血管造影装置における面積線量計の検証
岐阜大学医学部附属病院 放射線部
◯石原匡彦 岡田富貴夫 奥田清仁 松山勝哉 岩田竹史
園原慶彦 鈴村佳也 渡邊恵介 市村勝博 衣斐賢司
<はじめに>近年、心臓カテーテル検査をはじめとする血管造影検査数は、IVRの進歩などにより著しく増加傾向にあり、それに伴い被ばく線量も無視できないレベルまで達していると思われる。そこで当院では昨年6月に新しく完全電子カルテ化したのに伴い、RIS(放射線情報システム)の中に新たに患者被ばく線量の欄を設け、血管造影部門では1検査ごとに面積線量計の値を入力している。
<目的>当院にて稼動中の血管造影検査装置3台で、面積線量計の値から患者皮膚線量を算出するための補正係数を求める。
<使用機器>Radcal Corporation社製Model 9015 血管造影装置3台
<方法>IVR基準点に電離箱線量計を設置し透視及び撮影を行う。面積線量計と電離箱線量計の値から相関関係を補正係数として求める。
<結果>装置間により補正係数は異なった。正面方向における3台全ての装置において、透視のときに比べ撮影時の補正係数が低い値を示した。

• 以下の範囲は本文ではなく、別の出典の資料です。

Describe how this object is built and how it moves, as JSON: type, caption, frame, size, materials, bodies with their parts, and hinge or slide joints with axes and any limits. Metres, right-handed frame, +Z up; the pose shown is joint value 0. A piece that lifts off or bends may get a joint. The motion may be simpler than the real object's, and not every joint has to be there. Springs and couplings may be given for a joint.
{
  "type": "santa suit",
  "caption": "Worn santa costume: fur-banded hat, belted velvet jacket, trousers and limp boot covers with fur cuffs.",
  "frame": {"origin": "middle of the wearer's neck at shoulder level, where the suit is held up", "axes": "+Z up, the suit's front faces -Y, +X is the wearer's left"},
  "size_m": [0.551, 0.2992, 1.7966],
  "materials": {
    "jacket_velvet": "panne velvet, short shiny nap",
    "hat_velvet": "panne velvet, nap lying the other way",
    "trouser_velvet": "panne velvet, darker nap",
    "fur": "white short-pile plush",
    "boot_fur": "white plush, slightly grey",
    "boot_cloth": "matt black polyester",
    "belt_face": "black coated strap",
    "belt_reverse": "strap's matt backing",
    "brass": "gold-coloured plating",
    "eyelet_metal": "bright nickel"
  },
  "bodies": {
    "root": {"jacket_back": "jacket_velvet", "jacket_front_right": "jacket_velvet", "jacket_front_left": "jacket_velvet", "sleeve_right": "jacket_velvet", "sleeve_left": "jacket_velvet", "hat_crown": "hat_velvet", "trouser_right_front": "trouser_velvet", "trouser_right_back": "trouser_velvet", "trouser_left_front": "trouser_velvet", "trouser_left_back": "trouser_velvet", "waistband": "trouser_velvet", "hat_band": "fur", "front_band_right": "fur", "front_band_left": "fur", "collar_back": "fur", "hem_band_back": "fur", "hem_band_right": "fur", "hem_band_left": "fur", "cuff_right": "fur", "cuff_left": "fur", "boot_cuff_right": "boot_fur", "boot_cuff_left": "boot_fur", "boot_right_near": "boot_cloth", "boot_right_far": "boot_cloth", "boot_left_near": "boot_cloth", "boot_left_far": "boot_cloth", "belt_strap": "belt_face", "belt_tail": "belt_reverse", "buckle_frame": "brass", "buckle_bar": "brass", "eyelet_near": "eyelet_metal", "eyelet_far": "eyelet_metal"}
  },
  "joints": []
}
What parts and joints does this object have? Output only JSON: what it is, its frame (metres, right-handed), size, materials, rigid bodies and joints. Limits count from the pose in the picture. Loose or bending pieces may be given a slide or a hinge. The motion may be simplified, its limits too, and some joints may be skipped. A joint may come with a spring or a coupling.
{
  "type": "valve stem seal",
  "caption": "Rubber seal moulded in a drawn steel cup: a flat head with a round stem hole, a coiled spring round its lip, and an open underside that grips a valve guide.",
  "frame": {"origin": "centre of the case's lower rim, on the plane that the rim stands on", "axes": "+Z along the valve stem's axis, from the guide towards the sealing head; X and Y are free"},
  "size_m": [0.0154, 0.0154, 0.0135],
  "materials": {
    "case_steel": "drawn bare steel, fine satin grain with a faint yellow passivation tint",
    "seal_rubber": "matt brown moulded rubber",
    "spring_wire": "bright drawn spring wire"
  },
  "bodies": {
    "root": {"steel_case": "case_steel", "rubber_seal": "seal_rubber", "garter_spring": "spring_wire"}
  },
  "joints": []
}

<考察>近年血管造影装置においては、面積線量計を装備するものも増加しており、個々の面積線量計の補正係数を求める事により患者皮膚表面線量は概ね推測する事が可能である。臨床においてはカテーテル操作に伴う透視や多方向からの撮影が行われ照射部位が一定ではないが、ある程度角度が限られる頭部、腹部血管IVRや心臓カテーテルにおけるPCI、Ablationなどにおいては装置個々の面積線量計の補正係数を把握する事により現実的な被ばく線量の算出が可能になると考える。